= Carl J. Wiggers =

American cardiology researcher (1883–1963)

A Wiggers' diagram

Carl J. Wiggers (May 28, 1883 – April 28, 1963) was a doctor and medical researcher famous for his heart and blood-pressure research. He developed the Wiggers diagram, which is commonly used in teaching of cardiovascular research.

Wiggers was born in Davenport, Iowa, to George and Margret Kuendal Wiggers, graduated from the University of Michigan with an M.D. in 1906, and attended the Institute of Physiology at the Ludwig-Maximilians-Universität München. He was an instructor of physiology at the University of Michigan (1906–1911), and assistant professor at Cornell University Medical School (1911–1918). From 1918 to 1953, he was professor and chairman of the Dept. of Physiology at Western Reserve University Medical School that became known as Case Western Reserve University School of Medicine. Wiggers achieved world recognition for developing a new method of registering heart and blood pressure, finding the effects of low oxygen pressure on circulation, discovering the effects of valve defects on the heart, studying the effects of shock, and his pioneering efforts along with Dr. Claude Beck and others in techniques of resuscitation from death in the operating room.

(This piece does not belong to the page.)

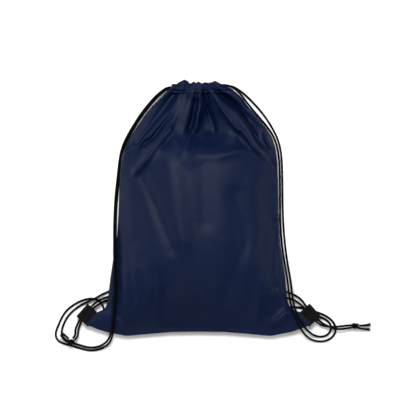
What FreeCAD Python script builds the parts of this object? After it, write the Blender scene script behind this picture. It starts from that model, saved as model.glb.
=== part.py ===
"""Drawstring backpack, lying on its back: two sewn panels, two doubled cords, corner tabs.

The bag lies on a flat surface with its back panel down. +Z is up, away from the surface,
+Y runs from the bottom seam to the mouth and +X is to the right of the mouth. The origin
is on the surface, in the middle of the bag. All sizes are in millimetres.
"""
import FreeCAD, Part
import math
import os

V = FreeCAD.Vector

# ---- fabric and seams
CLOTH = 1.0                 # wall of both panels
SEAM_TOP = 8.8              # top of the back panel's seam allowance
SEAM_BAND = 0.8             # thickness of the sewn seam band between the panels
SEAM_WIDTH = 5.0            # width of the sewn seam band
SEAM_INSET = 1.0            # from the panels' edge to the band
LIFT_GAP = 0.3              # the front panel lifts clear of the band by this
FRONT_BASE = SEAM_TOP + SEAM_BAND + LIFT_GAP

# ---- overall sizes of the bag
HALF_WIDTH = 119.0          # from the middle line to the side edge, half way up
NECK_Y = 172.0              # where both panels meet their hems
BOTTOM_Y = -190.0           # bottom edge
BAG_HEIGHT = 60.0           # top of the filled front panel
HEM_HALF = 34.0             # half length of the gathered hems
FRONT_HEM_Z = 19.5
BACK_HEM_Z = 6.5


def rows(at_neck, below_neck, above_bottom):
    """Table of (y, value) rows: at the neck, at depths below it and at heights above the bottom."""
    upper = [(NECK_Y - depth, value) for depth, value in below_neck]
    return [(NECK_Y, at_neck)] + upper + [(BOTTOM_Y + height, value) for height, value in above_bottom]


def from_half_width(pairs):
    return [(y, HALF_WIDTH + change) for y, change in pairs]


# ---- outline: distance from the middle line to the side edge
SHOULDER = from_half_width([(22, -49), (42, -31), (62, -17), (78, -7), (96, -2), (132, -0.5)])
LOWER_SIDE = from_half_width([(190, 0), (150, 1), (115, 5), (80, 12), (42, 16)])
BODY_EDGE = rows(HEM_HALF, [(8, HEM_HALF + 18)] + SHOULDER, LOWER_SIDE)
BOTTOM_HALF = HALF_WIDTH - 11.0
FRONT_CORNER = [(BOTTOM_Y + 20, HALF_WIDTH + 15), (BOTTOM_Y + 8, HALF_WIDTH + 7), (BOTTOM_Y, BOTTOM_HALF)]
FLAP_CORNER = [(BOTTOM_Y + 35, HALF_WIDTH + 33), (BOTTOM_Y + 17, HALF_WIDTH + 50),
               (BOTTOM_Y + 10, HALF_WIDTH + 31), (BOTTOM_Y, BOTTOM_HALF)]

# ---- front panel: how far its crown lies below the bag's top, and the width of its flat edge
CROWN_DROP = rows(BAG_HEIGHT - FRONT_HEM_Z - CLOTH,
                  [(8, 37.5), (22, 33), (42, 26), (62, 19), (78, 14), (96, 10), (132, 5)],
                  [(190, 2), (150, 0), (115, 0), (80, 6), (42, 24), (20, 39),
                   (8, BAG_HEIGHT - FRONT_BASE - CLOTH - 0.7), (0, BAG_HEIGHT - FRONT_BASE - CLOTH)])
EDGE_FLAT = rows(4.0, [(22, 6), (96, 8)], [(150, 10), (115, 12), (80, 16), (42, 20), (0, 20)])
CROWN_STEPS = (0.0, 0.3, 0.55, 0.75, 0.9, 0.97)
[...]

After retiring as professor emeritus in 1953, Wiggers joined the Frank Bunts Institute of the Cleveland Clinic Foundation, taking part in postgraduate training for student doctors and in medical and scientific seminars. Wiggers established and was the first editor of the medical journal Circulation Research and authored seven books and over 300 articles. In 1952, he received the Gold Heart Award from the American Heart Association. In 1951, he was elected to the National Academy of Sciences. In 1954, he received the Modern Medicine Award, and in 1955 the Albert Lasker Award for distinguished research in cardiovascular research.

==Personal life==

Wiggers married Minnie E. Berry in 1907 and had two sons, Harold and Raymond.